Statistical mechanics of two-dimensional Euler flows and minimum enstrophy states

A simplified thermodynamic approach of the incompressible 2D Euler equation is considered based on the conservation of energy, circulation and microscopic enstrophy. Statistical equilibrium states are obtained by maximizing the Miller-Robert-Sommeria (MRS) entropy under these sole constraints. We assume that these constraints are selected by properties of forcing and dissipation. We find that the vorticity fluctuations are Gaussian while the mean flow is characterized by a linear (w) over bar - psi relationship. Furthermore, we prove that the maximization of entropy at fixed energy, circulation and microscopic enstrophy is equivalent to the minimization of macroscopic enstrophy at fixed energy and circulation. This provides a justification of the minimum enstrophy principle from statistical mechanics when only the microscopic enstrophy is conserved among the infinite class of Casimir constraints.
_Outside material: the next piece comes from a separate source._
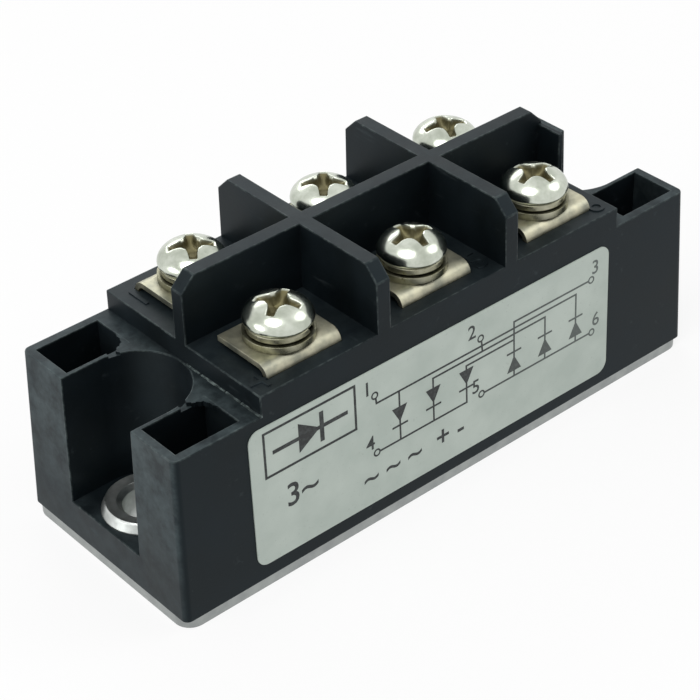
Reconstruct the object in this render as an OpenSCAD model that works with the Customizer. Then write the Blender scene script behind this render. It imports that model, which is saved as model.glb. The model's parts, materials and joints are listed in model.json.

Relaxation equations towards the statistical equilibrium state are derived. These equations can serve as numerical algorithms to determine maximum entropy or minimum enstrophy states. We use these relaxation equations to study geometry induced phase transitions in rectangular domains. In particular, we illustrate with the relaxation equations the transition between monopoles and dipoles predicted by Chavanis and Sommeria [J. Fluid Mech. 314, 267 (1996)]. We take into account stable as well as metastable states and show that metastable states are robust and have negative specific heats. This is the first evidence of negative specific heats in that context. We also argue that saddle points of entropy can be long-lived and play a role in the dynamics because the system may not spontaneously generate the perturbations that destabilize them.